The difference between TCB's Phase I on-chain supply figure and the issuer's published all-chain supply figure. Expected in every Phase I engagement. Disclosed in Section B.2 of the L2 Reconciliation Exhibit. Always described as expected, classifiable, and disclosed. Never described as a reconciliation error.
The January 2024 USDC proof-of-process validation produced a $340M scope variance, attributable to Solana and Tron supply movements during the period. The Phase I reconciliation was accurate within its defined scope.
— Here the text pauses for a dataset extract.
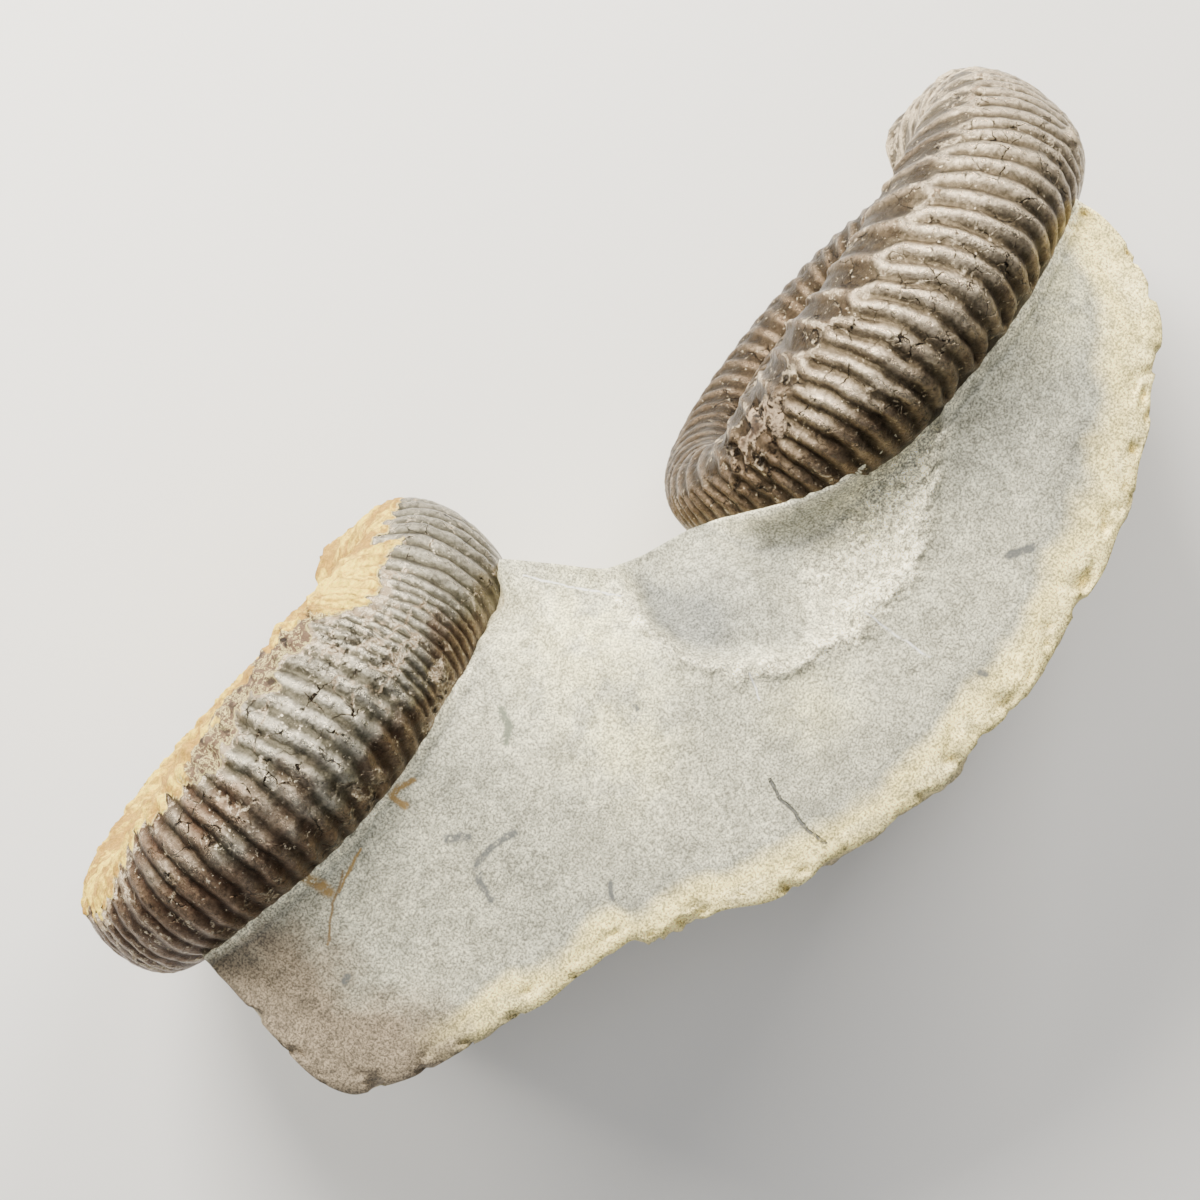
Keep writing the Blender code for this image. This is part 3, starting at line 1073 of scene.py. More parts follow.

A cryptocurrency designed to maintain a stable value, typically pegged 1:1 to the US dollar. Under the March 2026 SEC/CFTC joint interpretive guidance, payment stablecoins are a distinct category in the five-category digital asset taxonomy, separate from digital commodities and digital securities. USD-denominated payment stablecoins issued by US entities are subject to GENIUS Act requirements.
Fiat Reserve Balance minus Closing On-Chain Supply. A positive figure (surplus) indicates reserves exceed circulation: PASS. A negative figure (deficit) indicates reserves fall short: FAIL. Auto-calculated in Section 3 of both templates. Negative values display in parentheses per financial convention.
A running on-chain supply record maintained across all reporting periods. Available to Premium tier clients. Updated each monthly cycle with closing supply figures, cumulative mint and burn totals, and chain-level breakdowns. Gives the issuer and CPA a continuous historical record rather than isolated monthly snapshots. Formally referenced as the MultiChain Weekly Tracker in internal TCB documentation.
The Ethereum address 0x0000000000000000000000000000000000000000. In ERC-20 token contracts, the zero address serves as the origin of mint transactions (tokens are created "from" the zero address) and the destination of burn transactions (tokens are destroyed "to" the zero address).
Filtering Transfer events by zero-address from or to is the basis of Phase I on-chain supply change detection. This method is deterministic and reproducible from public on-chain data.